The average human lifespan is absurdly, outrageously, insultingly brief: if you live to 80, you have about four thousand weeks on earth. How should we use them best? Of course, nobody needs telling that there isn't enough time. We're obsessed by our lengthening to-do lists, our overfilled inboxes, the struggle against distraction, and the sense that our attention spans are shrivelling. Yet we rarely make the conscious connection that these problems only trouble us in the first place thanks to the ultimate time-management problem: the challenge of how best to use our four thousand weeks.

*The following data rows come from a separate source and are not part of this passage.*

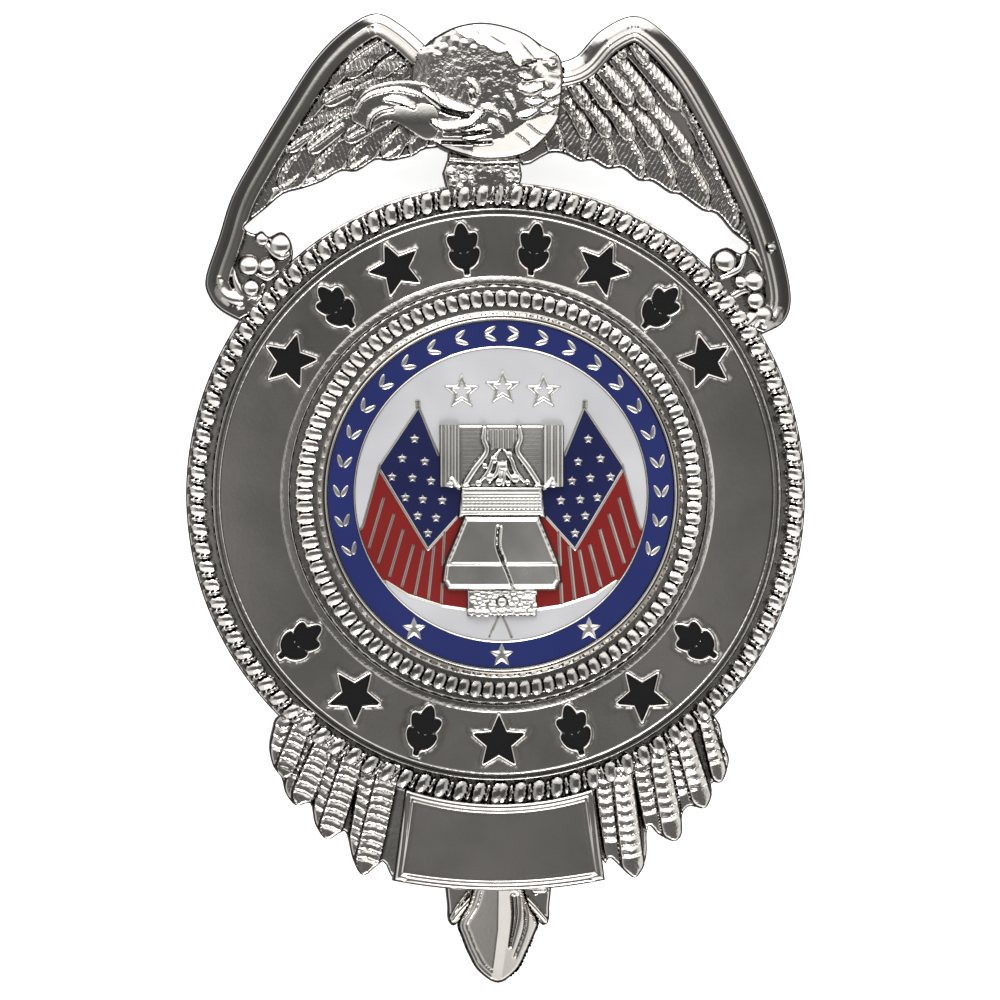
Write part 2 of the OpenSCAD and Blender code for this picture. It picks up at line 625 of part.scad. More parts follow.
// Rows: outline, inset of its top, height
BELL_FIGURES = [[YOKE_MID, 0.8, 2.3], [YOKE_SIDE, 0.5, 2.6], [mirrored(YOKE_SIDE), 0.5, 2.6],
    [SHOULDER, 0.7, 2.8], [BELL, 0.8, 2.6], [BASE, 0.4, 2.3]];
bolt_r = 0.6;
bolt_h = 2.4;

module bell_relief() {
    for (row = BELL_FIGURES) figure(row[0], row[1], row[2]);
    for (q = BOLTS) ball(q + [seal_x, ring_y], bolt_r, bolt_h);
}

module seal_metal() {
    color("gainsboro") {
        seal_layer(seat_h + gap, seal_floor_h) circle(seal_r, $fn = ring_fn);
        seal_layer(seat_h + gap, lip_h) annulus(seal_r, blue_r + gap);
        seal_layer(seat_h + gap, wall_h) {
            ring_stars();
            wreath_leaves();
            difference() {
                circle(white_r + gap + wall, $fn = ring_fn);
                offset(delta = gap) white_field(white_high_y, white_r);
                offset(delta = gap) white_field(-white_r, white_low_y);
                for (side = ["left", "right"]) {
                    offset(delta = gap) canton_field(side);
                    offset(delta = gap) stripes_field(side);
                }
            }
        }
        bell_relief();
    }
}

module enamel_layer() {
    seal_layer(seal_floor_h + gap, enamel_h) children();
}

module enamel_blue_ring() {
    color("navy")
        enamel_layer()
            difference() {
                annulus(blue_r, white_r + 2 * gap + wall);
                ring_stars(gap);
                wreath_leaves(gap);
            }
}

module enamel_white_upper() {
    color("white") enamel_layer() white_field(white_high_y, white_r);
}

module enamel_white_lower() {
    color("white") enamel_layer() white_field(-white_r, white_low_y);
}

module enamel_canton(side) {
    color("navy") enamel_layer() canton_field(side);
}

module enamel_stripes(side) {
    color("firebrick") enamel_layer() stripes_field(side);
}

// Brooch pin: bar, hinge block, stem and catch, plain and in one piece
bar_w = 5;
bar_t = 0.6;
hinge_l = 3.2;
catch_l = 2.6;
catch_w = 4;
stem_z = 1.3;
stem_root = 1;
stem_short = 0.4;
slot_w = 1.6;

module pin_back() {
    color("lightsteelblue") {
        translate([-bar_w / 2, -pin_l / 2, pin_depth - bar_t]) cube([bar_w, pin_l, bar_t]);
        translate([-bar_w / 2, pin_l / 2 - hinge_l, 0]) cube([bar_w, hinge_l, pin_depth]);
        difference() {
            translate([-catch_w / 2, -pin_l / 2, 0]) cube([catch_w, catch_l, pin_depth]);
            translate([stem_d / 2, -pin_l / 2 - catch_l / 2, stem_z - slot_w / 2])
                cube([catch_w, 2 * catch_l, slot_w]);
        }
        translate([0, pin_l / 2 - stem_root, stem_z])
            rotate([90, 0, 0])
                cylinder(d = stem_d, h = pin_l - stem_root - stem_short, $fn = 32);
    }
}

badge_body();
for (i = [0:upper_marks + lower_marks - 1])
    mark_enamel(i);
seal_metal();
enamel_blue_ring();
enamel_white_upper();
enamel_white_lower();
for (side = ["left", "right"]) {
    enamel_canton(side);
    enamel_stripes(side);
}
pin_back();
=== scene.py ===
# Round security badge: polished relief, enamels, floor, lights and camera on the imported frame.
# Places and heights are millimetres on the badge; MM turns them into the frame's metres.
# A height is measured above the bent back surface of the plate.
import math

import bpy
import numpy as np
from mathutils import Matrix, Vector
from mathutils.geometry import delaunay_2d_cdt


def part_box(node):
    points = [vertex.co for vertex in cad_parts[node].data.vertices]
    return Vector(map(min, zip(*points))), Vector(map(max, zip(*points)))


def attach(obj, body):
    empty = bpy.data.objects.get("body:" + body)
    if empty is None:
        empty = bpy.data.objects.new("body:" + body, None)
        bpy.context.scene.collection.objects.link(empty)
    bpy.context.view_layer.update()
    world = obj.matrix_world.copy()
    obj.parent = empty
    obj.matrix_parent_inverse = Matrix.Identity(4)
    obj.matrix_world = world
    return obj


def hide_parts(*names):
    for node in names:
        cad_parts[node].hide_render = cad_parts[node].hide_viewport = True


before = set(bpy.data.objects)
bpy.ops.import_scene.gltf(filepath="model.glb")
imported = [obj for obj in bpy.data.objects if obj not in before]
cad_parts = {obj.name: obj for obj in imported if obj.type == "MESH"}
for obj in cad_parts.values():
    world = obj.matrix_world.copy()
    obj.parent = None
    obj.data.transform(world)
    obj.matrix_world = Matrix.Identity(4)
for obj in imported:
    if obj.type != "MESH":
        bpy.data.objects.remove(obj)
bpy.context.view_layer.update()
body_low, body_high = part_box("badge_body")
seal_low, seal_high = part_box("seal_metal")
pin_low, pin_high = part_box("pin_back")

# Driving sizes, from the frame. The rings' middle lies a little above the frame's.
RIM_D = 61
MM = (body_high.x - body_low.x) / RIM_D
RIM_R = RIM_D / 2
BEND_R = 150
PIN_DEPTH = pin_high.z / MM
RING_Y = 0.4
SEAL = np.array([(seal_low.x + seal_high.x) / 2, (seal_low.y + seal_high.y) / 2]) / MM
SEAL_R = (seal_high.x - seal_low.x) / 2 / MM

# Heights above the back surface
PLATE_H = 1.6
FIELD_H = 1.3
SEAT_H = 0.8
GROOVE_H = 1.25
ROPE_H = 2.45
BEAD_H = 2.2
FLOOR_H = 1.4
ENAMEL_H = 1.85
WALL_H = 1.93

# Radii of the medallion's rings
LIP_R = 27.9
BAND_R = 27.15
INNER_LIP_R = 21.25
BEAD_R = 19.15
SEAT_R = SEAL_R + 0.1
BLUE_R = SEAL_R - 0.45
WHITE_R = 14.2
MARK_R = (BAND_R + INNER_LIP_R) / 2
MARK_H = 5
MARK_DEPTH = 0.5
RIBS = 100
BEADS = 100

# Nodes that the metal pieces stand for, with their material slots
PLATE = ("badge_body", "nickel_body")
SEAL_METAL = ("seal_metal", "nickel_seal")
PIN = ("pin_back", "pin_steel")


def back_z(x):
    return PIN_DEPTH - BEND_R + np.sqrt(BEND_R ** 2 - x ** 2)


def polar(r, degrees):
    a = np.radians(degrees)
    return np.stack([r * np.cos(a), r * np.sin(a)], axis=-1)


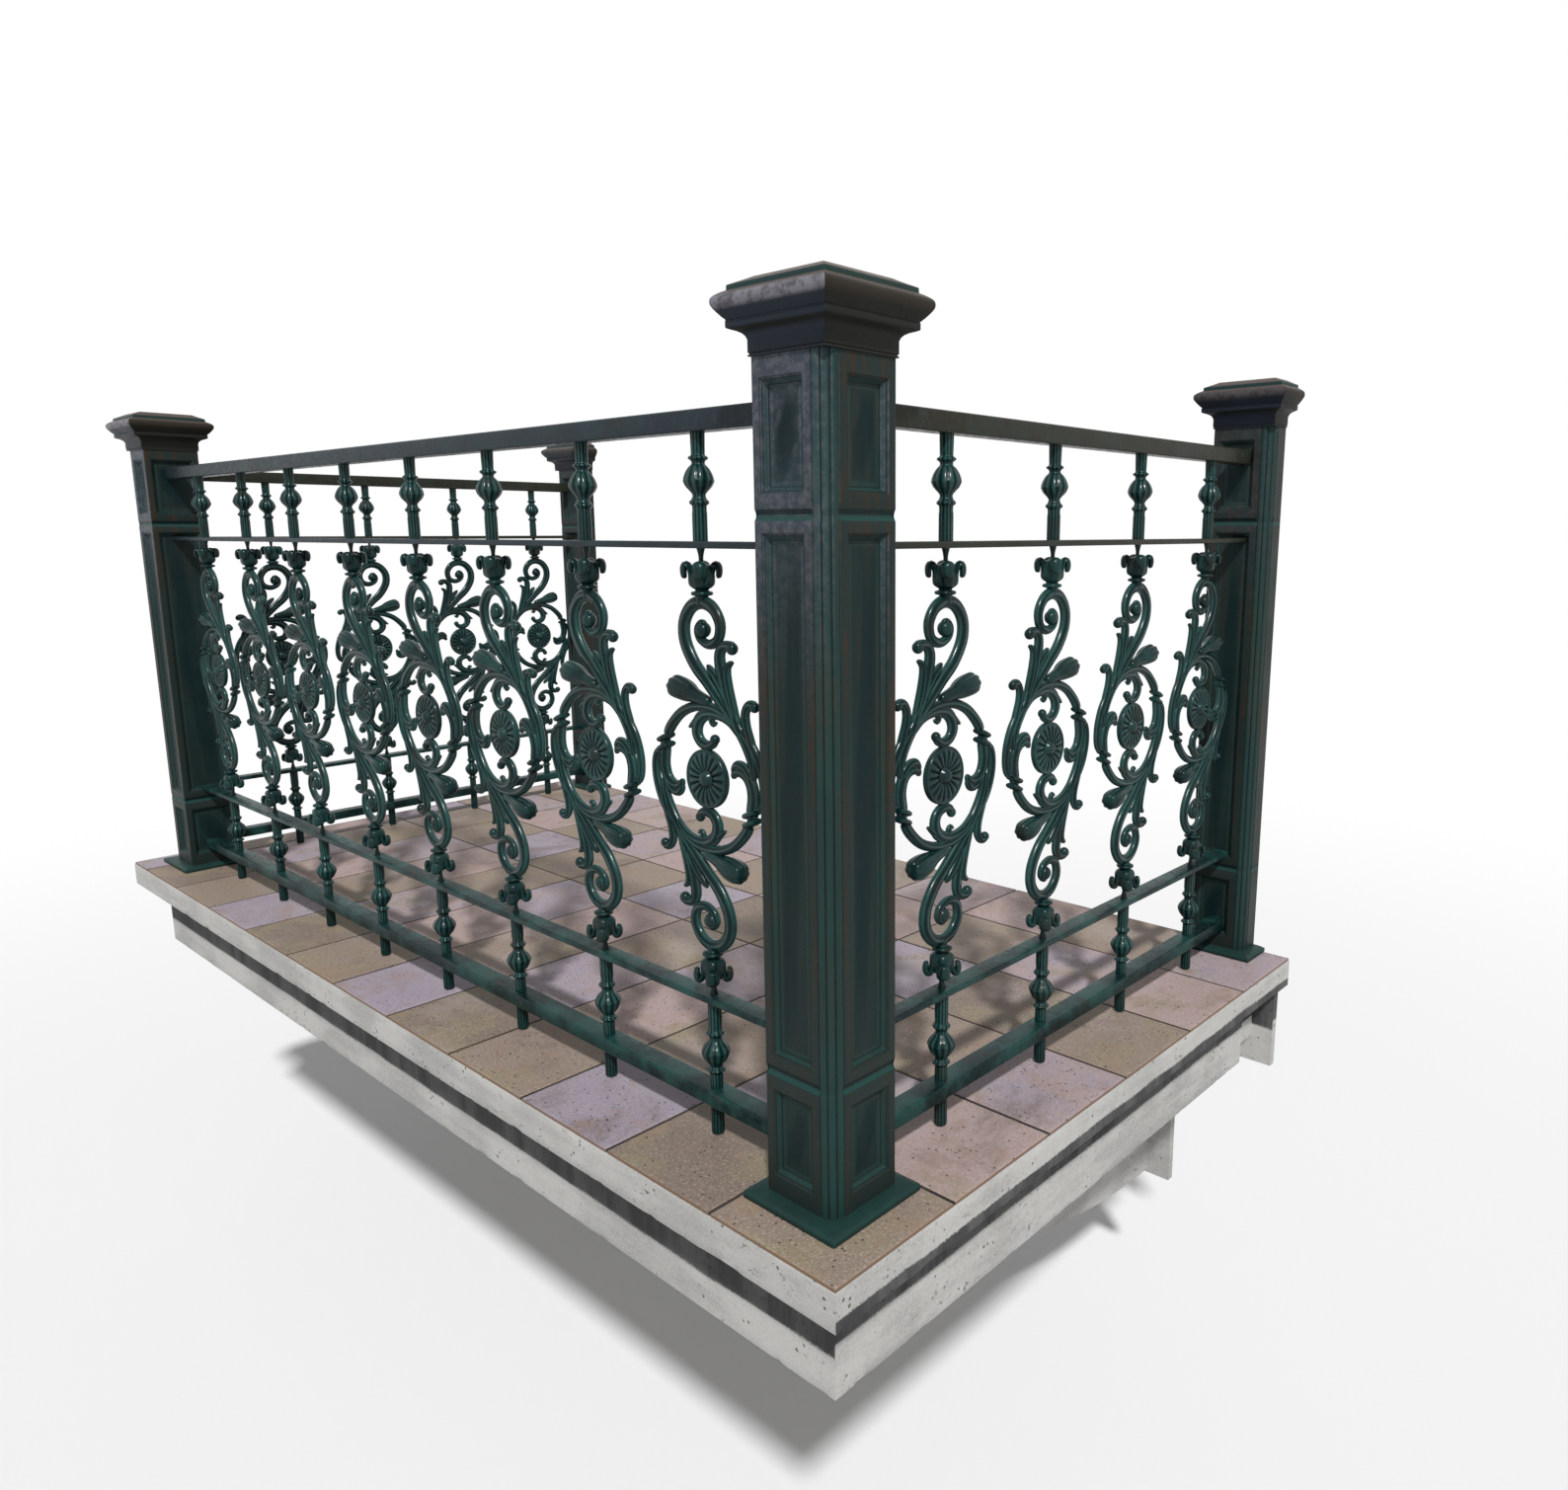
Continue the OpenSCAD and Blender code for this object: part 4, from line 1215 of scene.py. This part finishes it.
class BALCONY_OT_tiles(bpy.types.Operator):
    """Lays the floor tiles from the front right corner on a bed that shows in the joints"""

    bl_idname = "balcony.tiles"
    bl_label = "Floor tiles"

    def execute(self, context):
        look = context.scene.balcony_stone
        low, high = (np.array(corner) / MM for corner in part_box("tile_floor"))
        pitch, gap = look.tile_size / MM, look.joint / MM
        xs = np.append(np.arange(high[0], low[0] + pitch * 0.25, -pitch), low[0])
        ys = np.append(np.arange(low[1], high[1] - pitch * 0.25, pitch), high[1])
        random = np.random.default_rng(5)
        shell = Shell()
        bed_low = low + [BED_INSET, BED_INSET, 0]
        bed_high = high - [BED_INSET, 0, BED_DEPTH]
        shell.grid(block_form(bed_low, bed_high, cell=120.0, chips=0.0), tone=BED_TONE)
        for i in range(len(xs) - 1):
            for j in range(len(ys) - 1):
                x1 = xs[i] - (gap / 2 if i else 0)
                x0 = xs[i + 1] + (gap / 2 if i < len(xs) - 2 else 0)
                y0 = ys[j] + (gap / 2 if j else 0)
                y1 = ys[j + 1] - (gap / 2 if j < len(ys) - 2 else 0)
                top = high[2] - UNEVEN * random.random()
                tile = tile_form(x0, x1, y0, y1, low[2] + TILE_BOTTOM, top)
                tone = LAYING[i % 3][j % 3] + TONE_SPREAD * (random.random() - 0.5)
                shell.grid(tile, tone=tone)
        finish = tile_finish("speckled tile")
        place(shell.mesh("tiles", crease=35), "tiles", finish, ["tile_floor"])
        return {"FINISHED"}


class BALCONY_OT_posts(bpy.types.Operator):
    """Casts the panelled posts with their feet and moulded caps"""

    bl_idname = "balcony.posts"
    bl_label = "Posts"

    def execute(self, context):
        finish = post_paint("post paint")
        feet = Shell()
        for wall, word in ((False, "corner"), (True, "wall")):
            shell = Shell()
            shell.grid(*shaft_form(half_post=wall))
            shaft = shell.mesh("shaft", crease=48)
            shell = Shell()
            shell.grid(square_loft(CAP_PROFILE, half_post=wall, between=6), tone=CAP_TONE)
            cap = shell.mesh("cap", crease=55)
            foot = closed(square_loft(FOOT_PROFILE[1:-1], rounding=3.0, half_post=wall))
            for side, name in SIDES:
                matrix = corner_matrix(side, wall)
                node = word + "_post_" + name
                place(moved(shaft, node, matrix), "cast_" + node, finish, [node])
                node = word + "_cap_" + name
                place(moved(cap, node, matrix), "cast_" + node, finish, [node])
                turn = np.array(matrix.to_3x3())
                feet.grid(foot @ turn.T + np.array(matrix.translation) / MM, tone=FOOT_TONE)
        place(feet.mesh("feet", crease=50), "cast_feet", finish, ["post_base_plates"])
        return {"FINISHED"}


class BALCONY_OT_rails(bpy.types.Operator):
    """Rolls the handrails and the three flat bars under them"""

    bl_idname = "balcony.rails"
    bl_label = "Rails"

    def execute(self, context):
        finish = bar_paint("bar paint")
        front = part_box("handrail_front")
        bars = {
            "handrail_front": ("front",),
            "handrail_right": ("right",),
            "handrail_left": ("left",),
            "second_rails": ("front", "right", "left"),
            "third_rails": ("front", "right", "left"),
            "bottom_rails": ("front", "right", "left"),
        }
        for node, runs in bars.items():
            low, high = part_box(node)
            top = high.z / MM
            thick = (high.z - low.z) / MM
            wide = (front[1].y - front[0].y) / MM
            if node == "bottom_rails":
                wide = 2 * (-low.y / MM + POST_Y)
            easing = ROUND_EASING if thick > THICK_BAR else SLIGHT_EASING
            shell = Shell()
            for run in runs:
                if run == "front":
                    p = bar_form(-POST_X + BAR_REACH, POST_X - BAR_REACH, top, thick, wide, easing)
                    p = p + np.array([0, POST_Y, 0])
                else:
                    p = bar_form(POST_Y + BAR_REACH, -BAR_REACH, top, thick, wide, easing)
                    side = 1 if run == "right" else -1
                    p = np.stack([side * POST_X - side * p[..., 1], p[..., 0], p[..., 2]], axis=-1)
                shell.grid(p)
            place(shell.mesh(node, crease=40), "bar_" + node, finish, [node])
        return {"FINISHED"}


class BALCONY_OT_balusters(bpy.types.Operator):
    """Casts one scrolled baluster and sets it up in front and, turned, at the sides"""

    bl_idname = "balcony.balusters"
    bl_label = "Balusters"

    def execute(self, context):
        finish = cast_paint("casting paint")
        casting = baluster_mesh()
        quarter = Matrix.Rotation(math.radians(-90), 4, "Z")
        mirror = Matrix.Diagonal((-1, 1, 1, 1))
        off_x = stem_offset()
        for i in range(1, FRONT_BALUSTERS + 1):
            node = "front_baluster_" + str(i)
            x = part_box(node)[1].x - off_x
            matrix = Matrix.Translation((x, POST_Y * MM, FLOOR * MM))
            place(moved(casting, node, matrix), "cast_" + node, finish, [node])
        for i in range(1, SIDE_BALUSTERS + 1):
            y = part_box("right_baluster_" + str(i))[0].y + off_x
            matrix = Matrix.Translation((POST_X * MM, y, FLOOR * MM)) @ quarter
            for turn, word in ((Matrix.Identity(4), "right"), (mirror, "left")):
                node = word + "_baluster_" + str(i)
                place(moved(casting, node, turn @ matrix), "cast_" + node, finish, [node])
        return {"FINISHED"}


def stem_offset():
    """Distance in metres from a baluster's stem, in the middle of its box, to the box's +X side."""
    low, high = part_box("front_baluster_8")
    return (high.x - low.x) / 2


class BALCONY_OT_stage(bpy.types.Operator):
    """Sets up the floor, the key light, the white world and the camera"""

    bl_idname = "balcony.stage"
    bl_label = "Stage"

    def execute(self, context):
        stage = context.scene.balcony_stage
        scene = context.scene
        bpy.ops.mesh.primitive_plane_add(size=FLOOR_SIZE, location=(0, FLOOR_Y, stage.ground))
        floor = context.object
        floor.name = "floor"
        floor.data.materials.append(floor_finish("pale floor"))
        data = bpy.data.lights.new("key", "SUN")
        data.energy = stage.key
        data.angle = stage.softness
        key = bpy.data.objects.new("key", data)
        key.rotation_euler = Vector(TO_LIGHT).to_track_quat("Z", "Y").to_euler()
        scene.collection.objects.link(key)
        scene.world = white_world("studio", stage.world)
        lens = bpy.data.cameras.new("photo")
        lens.sensor_width = SENSOR_WIDTH
        lens.lens = FOCAL_LENGTH
        lens.shift_x, lens.shift_y = LENS_SHIFT
        camera = bpy.data.objects.new("photo", lens)
        camera.location = CAMERA_PLACE
        camera.rotation_euler = (CAMERA_TILT, 0.0, CAMERA_TURN)
        scene.collection.objects.link(camera)
        scene.camera = camera
        scene.view_settings.view_transform = "Standard"
        floor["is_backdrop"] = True
        return {"FINISHED"}


class BALCONY_PT_panel(bpy.types.Panel):
    """Sizes, colours and buttons of the balcony in the 3D view's sidebar"""

    bl_label = "Balcony"
    bl_idname = "BALCONY_PT_panel"
    bl_space_type = "VIEW_3D"
    bl_region_type = "UI"
    bl_category = "Balcony"

    def draw(self, context):
        column = self.layout.column()
        for group in (context.scene.balcony_iron, context.scene.balcony_stone, context.scene.balcony_stage):
            for name in group.__annotations__:
                column.prop(group, name)
        for operator in OPERATORS:
            column.operator(operator.bl_idname)


GROUPS = {"balcony_iron": BalconyIron, "balcony_stone": BalconyStone, "balcony_stage": BalconyStage}
OPERATORS = (
    BALCONY_OT_concrete,
    BALCONY_OT_tiles,
    BALCONY_OT_posts,
    BALCONY_OT_rails,
    BALCONY_OT_balusters,
    BALCONY_OT_stage,
)


def register():
    for name, group in GROUPS.items():
        bpy.utils.register_class(group)
        setattr(bpy.types.Scene, name, PointerProperty(type=group))
    for cls in OPERATORS + (BALCONY_PT_panel,):
        bpy.utils.register_class(cls)


def unregister():
    for cls in (BALCONY_PT_panel,) + OPERATORS:
        bpy.utils.unregister_class(cls)
    for name, group in GROUPS.items():
        delattr(bpy.types.Scene, name)
        bpy.utils.unregister_class(group)


def main():
    """Makes every piece and the stage."""
    register()
    bpy.ops.balcony.concrete()
    bpy.ops.balcony.tiles()
    bpy.ops.balcony.posts()
    bpy.ops.balcony.rails()
    bpy.ops.balcony.balusters()
    bpy.ops.balcony.stage()
    boxes = {"before": CAD_BOX, "after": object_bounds()}
    boxes = {key: [list(corner) for corner in box] for key, box in boxes.items()}


if __name__ == "__main__":
    main()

Four Thousand Weeks is an uplifting, engrossing and deeply realistic exploration of this problem that draws on philosophy, literature and psychology to cover the past, present and future of our battles with time. It goes far beyond practical tips, and its many revelations will transform the reader's worldview. Drawing on the insights of ancient philosophers, Benedictine monks, artists and authors, Scandinavian social reformers, renegade Buddhist technologists and many others, Oliver Burkeman sets out to realign our relationship with time - and in doing so, to liberate us from its grasp.